● Data segment:
⁂

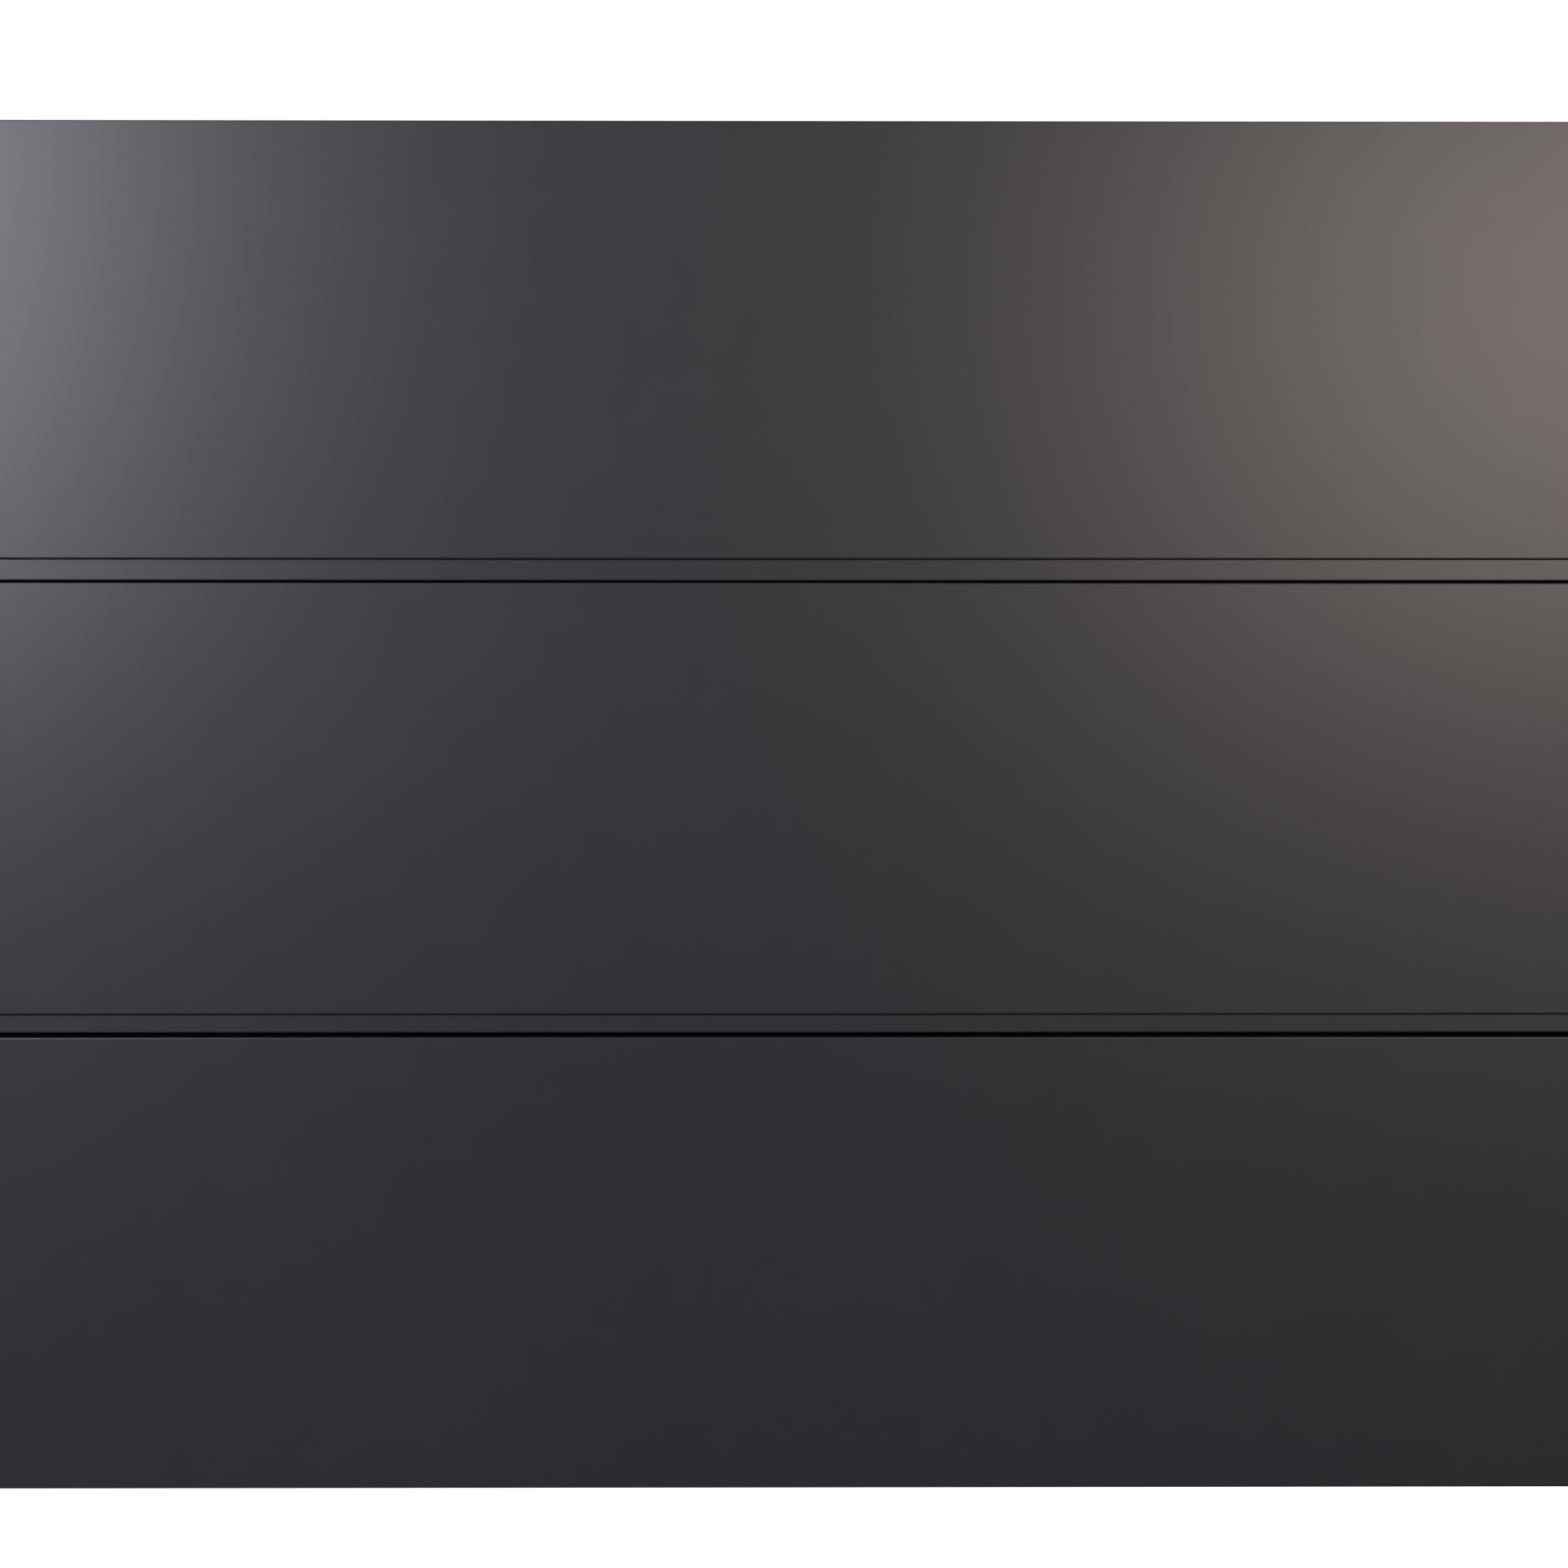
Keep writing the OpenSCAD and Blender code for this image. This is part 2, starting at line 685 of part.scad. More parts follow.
if (wanted("top_panel")) top_panel();
if (wanted("bottom_panel")) bottom_panel();
if (wanted("back_panel")) back_panel();
if (wanted("rear_rail")) rear_rail();
if (wanted("cross_rail_lower")) cross_rail(0);
if (wanted("cross_rail_upper")) cross_rail(1);
if (wanted("carcass_dowels")) carcass_dowels();
if (wanted("cam_fittings")) cam_fittings();
if (wanted("back_screws")) back_screws();
if (wanted("euro_screws")) euro_screws();
if (wanted("touch_latches")) touch_latches();
if (wanted("leg_glides")) leg_glides();
for (s = SIDES) {
    if (wanted(str("side_panel_", s))) side_panel(s);
    if (wanted(str("leg_front_", s))) leg(s, 0);
    if (wanted(str("leg_rear_", s))) leg(s, 1);
}
for (i = [0 : 2]) {
    if (wanted(str("drawer_front_", LEVELS[i]))) drawer_front(i);
    if (wanted(str("box_back_", LEVELS[i]))) box_back(i);
    if (wanted(str("box_bottom_", LEVELS[i]))) box_bottom(i);
    if (wanted(str("drawer_fixings_", LEVELS[i]))) drawer_fixings(i);
    if (wanted(str("slide_middle_pair_", LEVELS[i]))) slide_middle_pair(i);
    if (wanted(str("outer_ball_cages_", LEVELS[i]))) outer_ball_cages(i);
    if (wanted(str("inner_ball_cages_", LEVELS[i]))) inner_ball_cages(i);
}
for (i = [0 : 2], s = SIDES) {
    if (wanted(str("box_side_", LEVELS[i], "_", s))) box_side(i, s);
    if (wanted(str("slide_outer_", LEVELS[i], "_", s))) slide_outer(i, s);
    if (wanted(str("slide_inner_", LEVELS[i], "_", s))) slide_inner(i, s);
}
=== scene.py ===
"""Looks of a dresser with three handleless drawers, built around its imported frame."""

from __future__ import annotations

import json  # noqa: E402
import logging  # noqa: E402
import math  # noqa: E402
from dataclasses import dataclass, field, replace  # noqa: E402
from enum import Enum  # noqa: E402
from typing import Any, Sequence, Union  # noqa: E402

import bmesh  # noqa: E402
import bpy  # noqa: E402
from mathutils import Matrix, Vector  # noqa: E402

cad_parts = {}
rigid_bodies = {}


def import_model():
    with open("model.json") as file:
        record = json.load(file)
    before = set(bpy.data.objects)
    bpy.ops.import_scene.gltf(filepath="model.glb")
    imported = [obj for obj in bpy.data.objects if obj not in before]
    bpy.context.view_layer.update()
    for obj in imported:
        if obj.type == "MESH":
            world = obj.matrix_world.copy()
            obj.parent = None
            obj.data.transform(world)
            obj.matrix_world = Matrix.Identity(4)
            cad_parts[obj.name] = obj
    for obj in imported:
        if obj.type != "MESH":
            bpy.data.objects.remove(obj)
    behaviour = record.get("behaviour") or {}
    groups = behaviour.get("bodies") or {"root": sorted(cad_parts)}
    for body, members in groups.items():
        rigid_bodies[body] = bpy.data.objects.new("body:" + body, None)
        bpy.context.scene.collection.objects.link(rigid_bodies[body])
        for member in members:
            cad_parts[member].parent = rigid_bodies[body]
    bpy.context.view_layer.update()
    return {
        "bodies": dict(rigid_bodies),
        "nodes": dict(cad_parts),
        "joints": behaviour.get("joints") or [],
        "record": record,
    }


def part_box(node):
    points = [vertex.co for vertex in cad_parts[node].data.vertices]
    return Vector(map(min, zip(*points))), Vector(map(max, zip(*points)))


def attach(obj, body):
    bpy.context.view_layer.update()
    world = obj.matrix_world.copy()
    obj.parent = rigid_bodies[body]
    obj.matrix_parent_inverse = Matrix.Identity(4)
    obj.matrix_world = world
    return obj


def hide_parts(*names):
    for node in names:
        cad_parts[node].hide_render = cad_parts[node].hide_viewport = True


log = logging.getLogger("dresser")

MM = 0.001
SAME_POINT = 0.001 * MM
LEVELS = ("lower", "middle", "upper")
SIDES = ("left", "right")
CARCASS = "carcass"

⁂

● Your objective: The lines to quote run from the one containing "s))) slide_outer(i, s);" to the one containing "record = json.load(file)". Quote them exactly, with both of those lines, and nothing else.

● Exercise response:
    if (wanted(str("slide_outer_", LEVELS[i], "_", s))) slide_outer(i, s);
    if (wanted(str("slide_inner_", LEVELS[i], "_", s))) slide_inner(i, s);
}
=== scene.py ===
"""Looks of a dresser with three handleless drawers, built around its imported frame."""

from __future__ import annotations

import json  # noqa: E402
import logging  # noqa: E402
import math  # noqa: E402
from dataclasses import dataclass, field, replace  # noqa: E402
from enum import Enum  # noqa: E402
from typing import Any, Sequence, Union  # noqa: E402

import bmesh  # noqa: E402
import bpy  # noqa: E402
from mathutils import Matrix, Vector  # noqa: E402

cad_parts = {}
rigid_bodies = {}


def import_model():
    with open("model.json") as file:
        record = json.load(file)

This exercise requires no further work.